To begin with, Nolan hired Andrew Jackson to work on Trinity Test scene at its original location – without CGI. On this merit alone, the effect displayed in this movie is truly stellar. I would not want to begin to explain as it takes away the take-your-breath-away frame-by-frame scenes. Not to mention other landmark scene such as the scene where Oppenheimer gave his success speech to the Los Alamos residents. Not to mention scenes that visualise the dynamic of all fission and fusion experiments. It is plainly amazing. And many more. Then the sound engineering of the movie is something I have not encountered before, it is truly amazing on how to bring to live all the effect created. I never know that the sounds of atom collision can move my emotion. The sound of tapping feet coupled with brilliant acting of Cillian Murphy transformed a speech scene from run-on-the-mill into one of the landmark scene of the movie that is full of landmark scenes. There are a lot of scenes scientist furiously writing in the blackboard and arguing endlessly, yet somehow these are not boring scenes. I am rambling here as too many things to write about this feast of a movie from technical cinematography side of things.

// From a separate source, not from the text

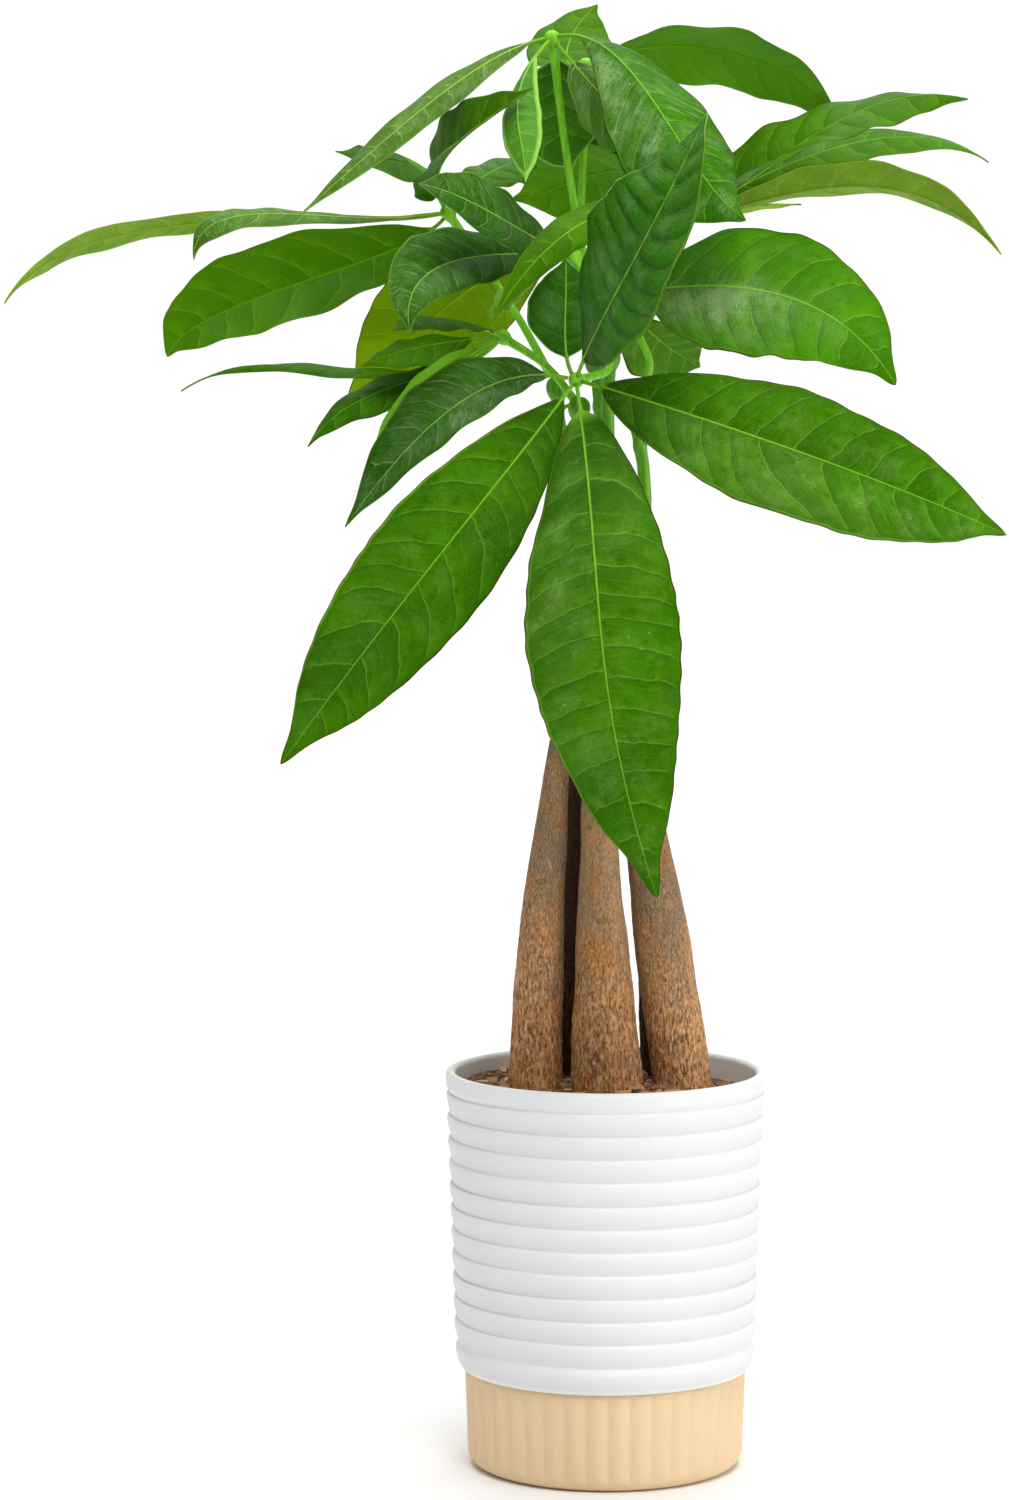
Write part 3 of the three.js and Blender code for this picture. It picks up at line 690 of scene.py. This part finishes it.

Above all, storyline that is solid, fast paced and the dialog is crafted well. The fact that Christopher Nolan wrote the storyline himself and then direct it, shows there is no gap of interpretation, and everything mesh together to a trademark Nolan movie. The fact that the theme is something he felt keenly personally, it shows on the strength of the dialogue, brought to live superbly by the actors. Lewis Strauss near monologue at the end, Oppenheimer speech and even the dialogue between Oppenheimer and Jean Tatlock, they are all powerful dialogue that unboxed Oppenheimer character and struggle as individual, but also put the anguish of Lewish Strauss of being treated derogatorily by Oppenheimer and how that fester into something that is insidious at the ending part of the movie. Many of the dialogues are efficient and fast paced, Nolan has superbly avoid many times of potentially the dialogue becoming grandiose. The critical dialogues are efficiently developed but effectively loaded with the right emotional intensity. Who knew the phrase of “clearing the sheet” can be so heavily emotionally delivered. The rating of Oppenheimer certified further its quality in which IMDB gave 10 out of 10 rating while Rotten Tomatoes gave superb 94%.

In short, it is absolutely a must watch movie even if you are not movie buff nor science geek (like me). It is one of those movies that you watch with your treasured friends, your loved ones and your team at work to be able to not only be entertained but even better be inspired to be the best version of ourselves and as well to stay true to our core values.